— Start GIVEN DATA —

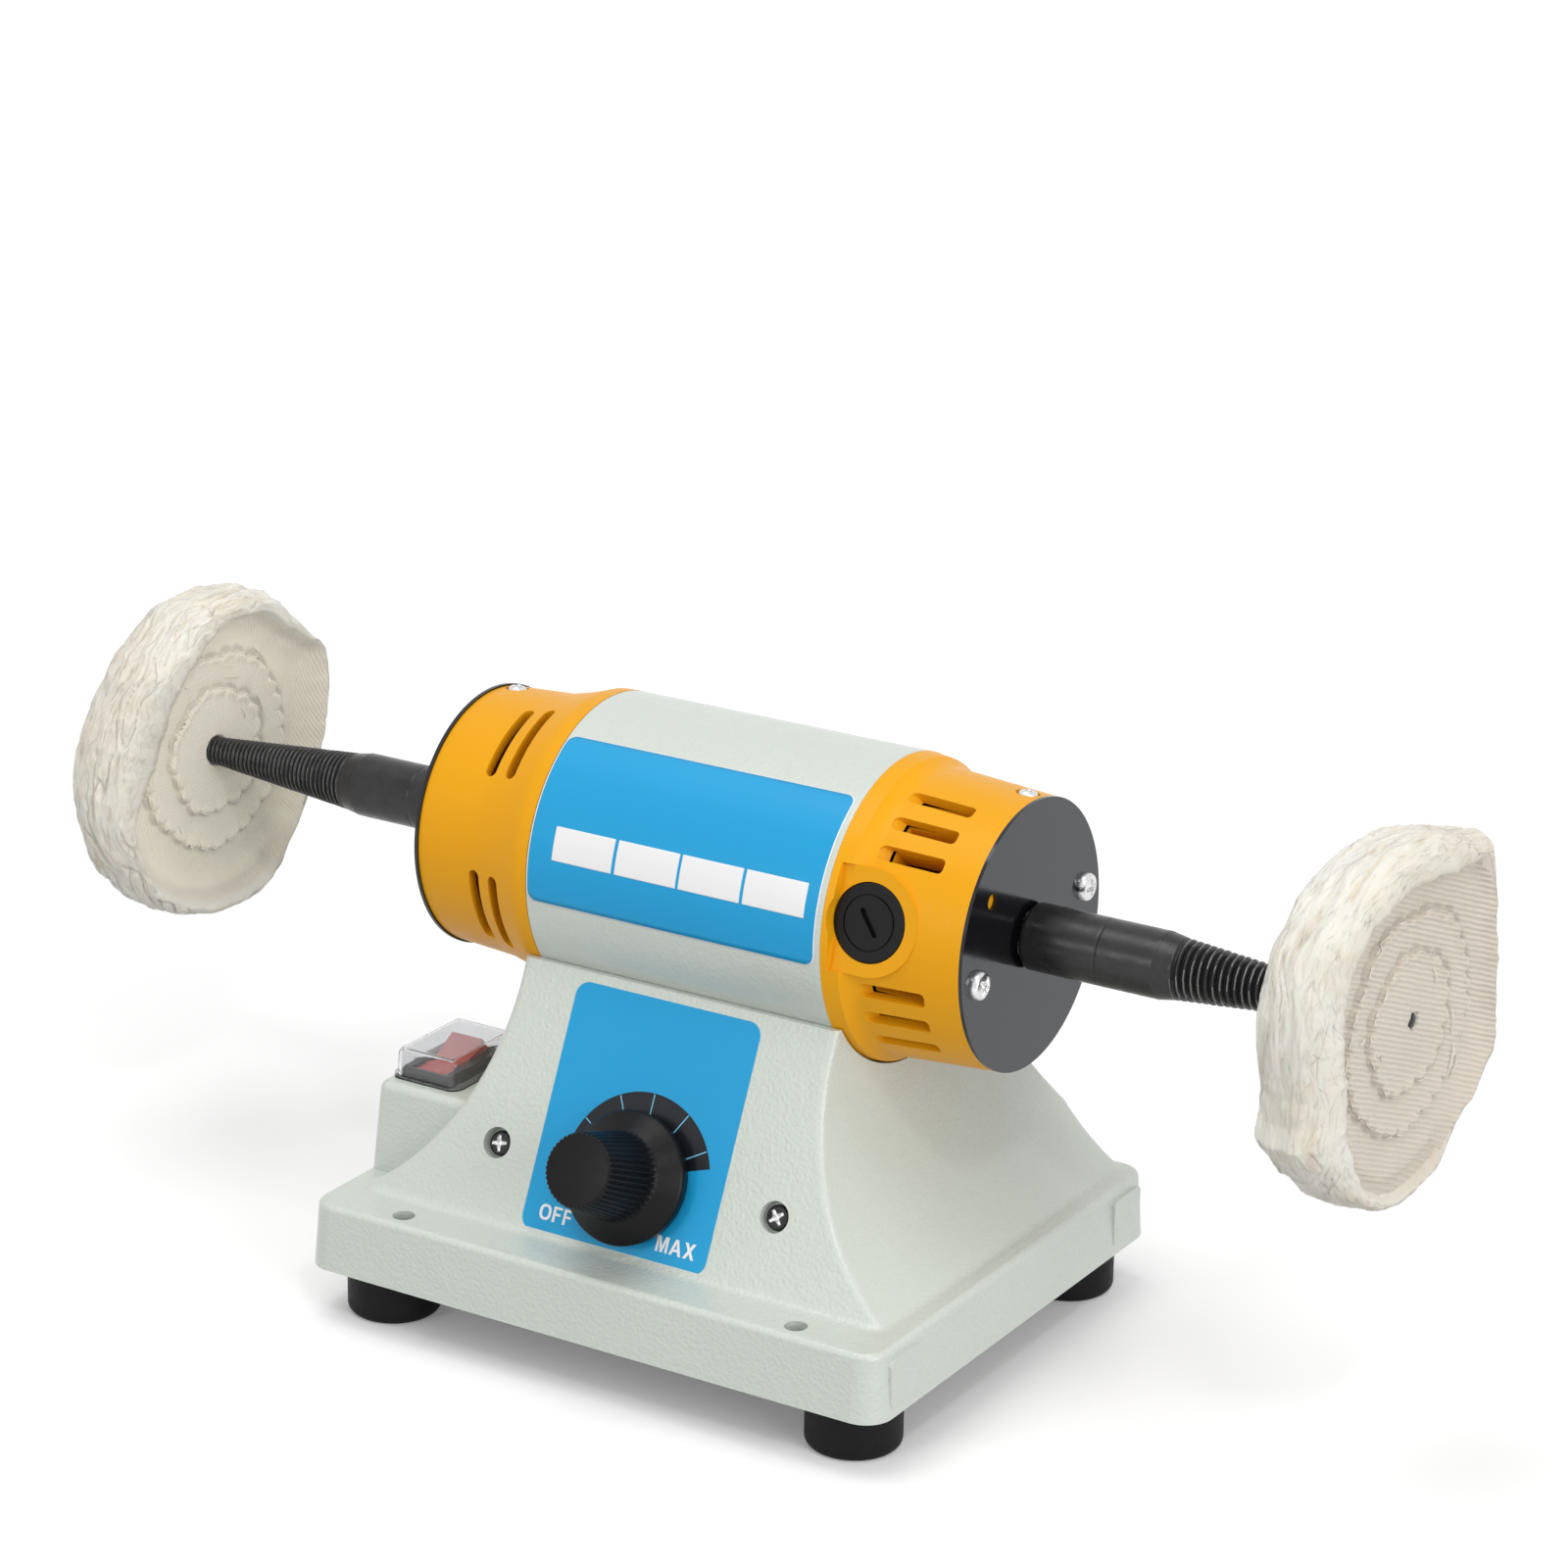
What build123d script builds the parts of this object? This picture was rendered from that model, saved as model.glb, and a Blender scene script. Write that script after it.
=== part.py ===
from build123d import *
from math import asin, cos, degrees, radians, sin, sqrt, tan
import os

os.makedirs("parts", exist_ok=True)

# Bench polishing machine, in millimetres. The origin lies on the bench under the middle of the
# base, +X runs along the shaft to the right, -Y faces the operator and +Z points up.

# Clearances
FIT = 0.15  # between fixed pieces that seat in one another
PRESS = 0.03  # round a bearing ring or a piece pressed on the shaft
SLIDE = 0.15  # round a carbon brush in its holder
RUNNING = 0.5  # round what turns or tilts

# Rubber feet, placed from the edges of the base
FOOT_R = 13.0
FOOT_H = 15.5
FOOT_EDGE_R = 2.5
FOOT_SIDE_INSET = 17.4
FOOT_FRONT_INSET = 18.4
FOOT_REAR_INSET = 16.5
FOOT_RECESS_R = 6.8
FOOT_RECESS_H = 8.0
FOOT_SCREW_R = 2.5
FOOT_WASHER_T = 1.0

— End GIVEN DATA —
— Start GIVEN DATA —

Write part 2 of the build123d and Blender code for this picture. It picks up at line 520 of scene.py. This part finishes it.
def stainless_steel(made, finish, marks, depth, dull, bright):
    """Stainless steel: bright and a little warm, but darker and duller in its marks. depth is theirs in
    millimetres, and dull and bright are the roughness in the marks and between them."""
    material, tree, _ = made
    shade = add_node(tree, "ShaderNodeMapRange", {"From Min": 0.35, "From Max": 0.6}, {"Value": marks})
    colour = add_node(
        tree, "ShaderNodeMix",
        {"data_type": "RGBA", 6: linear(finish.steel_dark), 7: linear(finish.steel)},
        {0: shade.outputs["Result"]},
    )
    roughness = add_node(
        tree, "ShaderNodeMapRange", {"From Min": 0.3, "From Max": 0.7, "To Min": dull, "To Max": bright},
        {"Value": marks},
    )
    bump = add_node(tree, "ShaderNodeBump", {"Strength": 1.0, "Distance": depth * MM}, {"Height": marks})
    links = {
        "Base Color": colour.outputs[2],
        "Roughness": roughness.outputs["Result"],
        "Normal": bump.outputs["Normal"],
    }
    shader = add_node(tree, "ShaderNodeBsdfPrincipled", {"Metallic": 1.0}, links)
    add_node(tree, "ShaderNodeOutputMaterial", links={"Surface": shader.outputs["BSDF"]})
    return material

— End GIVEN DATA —

WORK TO DO
Using the entries above, state how many lines include the word "Write", with no other words.

EXERCISE RESPONSE
2